W rodzinie nie można zapominać o przebaczeniu, ani też umniejszać jego roli. Tej cnoty książki nie nauczą, trzeba ją zdobywać w codziennym życiu. Niesie ono ku temu wiele okazji. Niewątpliwie szansą na ćwiczenie jej jest przygotowanie do spowiedzi.

Nie trzeba się wstydzić ani obawiać przepraszania siebie wzajemnie. Na pewno autorytet rodziców nie zostanie naruszony. Przeżycia rodzące się podczas przebaczania są bardzo mocne. Gdy zapytałam swoje dzieci, o to czy jest trudno podarować komuś winy, kiedy szczerze o to prosi. Okazało się że nie. Odkryli również, że w tym czasie serce wcale nie wypełnia agresja, lecz przeciwnie. Te wnioski pomagają zminimalizować lęk przed spowiedzią, który często towarzyszy człowiekowi przez całe życie.
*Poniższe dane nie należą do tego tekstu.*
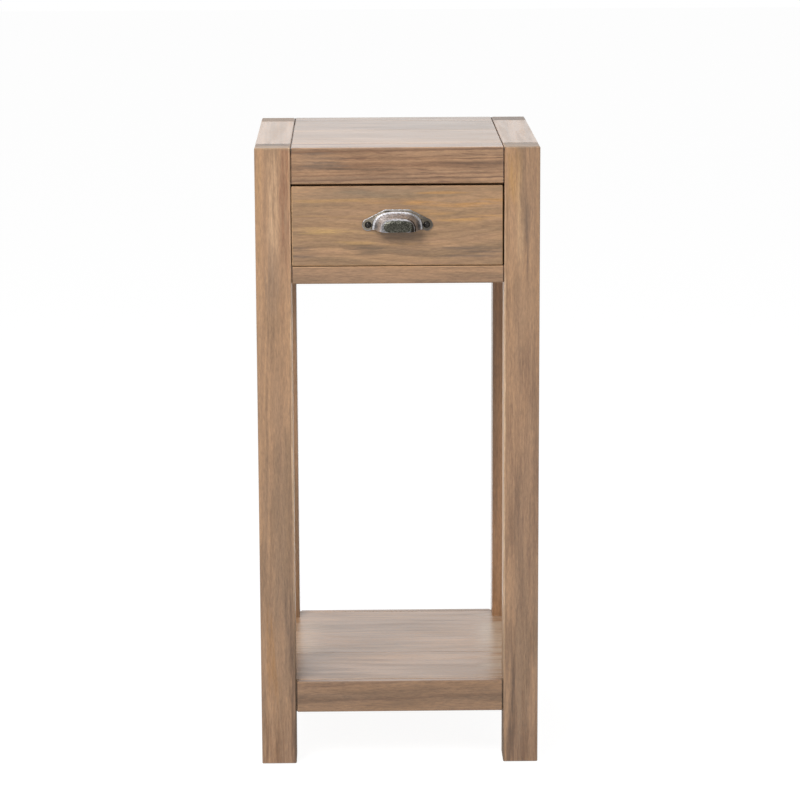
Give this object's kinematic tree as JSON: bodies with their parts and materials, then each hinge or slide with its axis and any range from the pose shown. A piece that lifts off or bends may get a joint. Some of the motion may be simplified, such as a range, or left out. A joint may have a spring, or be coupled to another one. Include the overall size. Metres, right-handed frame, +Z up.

Skoro my potrafimy przebaczyć, to jakże cudowne musi być doznawanie miłości Jezusa, Jego miłosierdzia. Spowiadanie się pomaga dokonywać wglądu w swoje życie a owoce płynące z tego sakramentu przemieniają je. Trwanie we wzajemnym przebaczaniu ułatwia życie.

Chciałabym poruszyć jeszcze jeden aspekt życia w rodzinie, który ma wpływ na kontakty między domownikami. Chodzi o przekonanie, że rodzice odpowiadają za postępowanie swoich dzieci, ich wybory, itd. W konsekwencji może prowadzić to nie tylko do życia sprawami dzieci, ale też do obarczania się winą za ich poczynania. Nie jest to właściwa droga. Dzieci muszą same dokonywać wyborów między dobrem a złem, trzeba z nimi o tym rozmawiać, uczulać je. Powoli zaczną się nad tym zastanawiać, zmieniać swoje postępowanie. Oczywiście, taką postawę nie jest wcale łatwo wypracować I nie zmieni się ona natychmiast. Potrzeba do tego sił, cierpliwości i pewności, że ktoś podczas próby poda pomocną dłoń. A rodziców, uwalnia od poczucia bycia przegranym z powodu ewentualnych błędów popełnionych przez dzieci.

Więzi panujące w rodzinie można ubogacać w różny sposób,. Przedstawiłam kilka refleksji na ten temat. Oczywiście życie niesie ze sobą wiele trosk i wcale nie chodzi o to aby było łatwo, ale o to aby razem pokonywać wszelkie trudności.